### Task brief:
Reproduce each of the lines word for word.
______
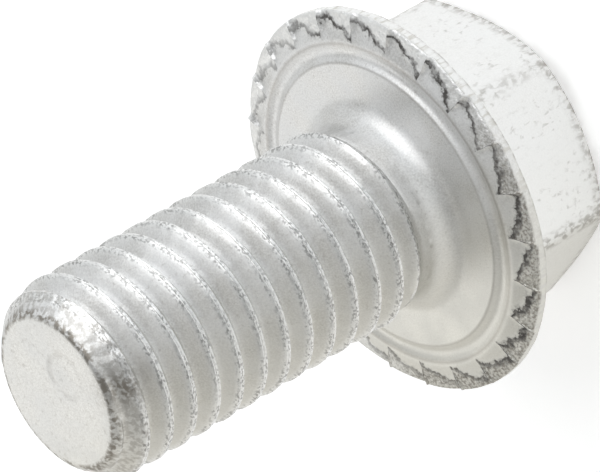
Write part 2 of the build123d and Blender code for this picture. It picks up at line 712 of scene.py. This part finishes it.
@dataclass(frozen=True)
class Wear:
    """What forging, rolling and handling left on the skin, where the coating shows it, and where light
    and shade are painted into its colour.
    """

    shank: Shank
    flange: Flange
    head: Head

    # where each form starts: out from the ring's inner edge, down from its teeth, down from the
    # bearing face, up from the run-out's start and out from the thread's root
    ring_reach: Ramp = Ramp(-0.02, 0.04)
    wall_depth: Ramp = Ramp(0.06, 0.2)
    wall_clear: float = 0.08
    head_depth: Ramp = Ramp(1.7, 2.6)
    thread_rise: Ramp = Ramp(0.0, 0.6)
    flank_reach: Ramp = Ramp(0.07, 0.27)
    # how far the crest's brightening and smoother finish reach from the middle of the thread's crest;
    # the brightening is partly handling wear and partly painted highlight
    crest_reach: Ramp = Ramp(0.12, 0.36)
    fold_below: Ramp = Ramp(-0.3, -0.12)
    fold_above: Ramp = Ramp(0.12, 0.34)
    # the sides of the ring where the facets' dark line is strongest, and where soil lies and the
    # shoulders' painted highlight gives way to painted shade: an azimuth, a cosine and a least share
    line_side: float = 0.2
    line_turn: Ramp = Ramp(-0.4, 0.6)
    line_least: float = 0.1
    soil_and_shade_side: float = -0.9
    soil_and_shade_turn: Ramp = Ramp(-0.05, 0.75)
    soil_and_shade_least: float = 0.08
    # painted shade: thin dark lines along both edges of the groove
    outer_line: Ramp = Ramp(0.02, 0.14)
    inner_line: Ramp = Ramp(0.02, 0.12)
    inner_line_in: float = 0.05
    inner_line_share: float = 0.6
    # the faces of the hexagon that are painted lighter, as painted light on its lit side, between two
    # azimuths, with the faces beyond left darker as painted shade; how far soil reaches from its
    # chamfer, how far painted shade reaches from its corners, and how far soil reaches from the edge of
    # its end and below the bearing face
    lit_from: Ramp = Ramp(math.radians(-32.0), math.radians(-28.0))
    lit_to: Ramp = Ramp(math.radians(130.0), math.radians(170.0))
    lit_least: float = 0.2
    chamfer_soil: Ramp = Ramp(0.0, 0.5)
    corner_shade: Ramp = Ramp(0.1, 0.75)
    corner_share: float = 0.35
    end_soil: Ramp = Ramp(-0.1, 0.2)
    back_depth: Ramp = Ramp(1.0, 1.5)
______
### The result:
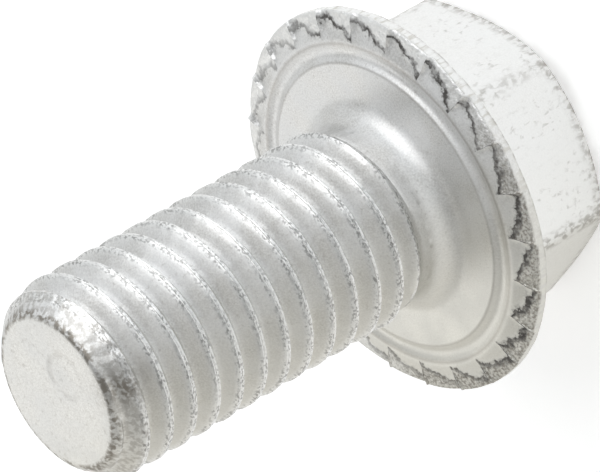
Write part 2 of the build123d and Blender code for this picture. It picks up at line 712 of scene.py. This part finishes it.
@dataclass(frozen=True)
class Wear:
    """What forging, rolling and handling left on the skin, where the coating shows it, and where light
    and shade are painted into its colour.
    """

    shank: Shank
    flange: Flange
    head: Head

    # where each form starts: out from the ring's inner edge, down from its teeth, down from the
    # bearing face, up from the run-out's start and out from the thread's root
    ring_reach: Ramp = Ramp(-0.02, 0.04)
    wall_depth: Ramp = Ramp(0.06, 0.2)
    wall_clear: float = 0.08
    head_depth: Ramp = Ramp(1.7, 2.6)
    thread_rise: Ramp = Ramp(0.0, 0.6)
    flank_reach: Ramp = Ramp(0.07, 0.27)
    # how far the crest's brightening and smoother finish reach from the middle of the thread's crest;
    # the brightening is partly handling wear and partly painted highlight
    crest_reach: Ramp = Ramp(0.12, 0.36)
    fold_below: Ramp = Ramp(-0.3, -0.12)
    fold_above: Ramp = Ramp(0.12, 0.34)
    # the sides of the ring where the facets' dark line is strongest, and where soil lies and the
    # shoulders' painted highlight gives way to painted shade: an azimuth, a cosine and a least share
    line_side: float = 0.2
    line_turn: Ramp = Ramp(-0.4, 0.6)
    line_least: float = 0.1
    soil_and_shade_side: float = -0.9
    soil_and_shade_turn: Ramp = Ramp(-0.05, 0.75)
    soil_and_shade_least: float = 0.08
    # painted shade: thin dark lines along both edges of the groove
    outer_line: Ramp = Ramp(0.02, 0.14)
    inner_line: Ramp = Ramp(0.02, 0.12)
    inner_line_in: float = 0.05
    inner_line_share: float = 0.6
    # the faces of the hexagon that are painted lighter, as painted light on its lit side, between two
    # azimuths, with the faces beyond left darker as painted shade; how far soil reaches from its
    # chamfer, how far painted shade reaches from its corners, and how far soil reaches from the edge of
    # its end and below the bearing face
    lit_from: Ramp = Ramp(math.radians(-32.0), math.radians(-28.0))
    lit_to: Ramp = Ramp(math.radians(130.0), math.radians(170.0))
    lit_least: float = 0.2
    chamfer_soil: Ramp = Ramp(0.0, 0.5)
    corner_shade: Ramp = Ramp(0.1, 0.75)
    corner_share: float = 0.35
    end_soil: Ramp = Ramp(-0.1, 0.2)
    back_depth: Ramp = Ramp(1.0, 1.5)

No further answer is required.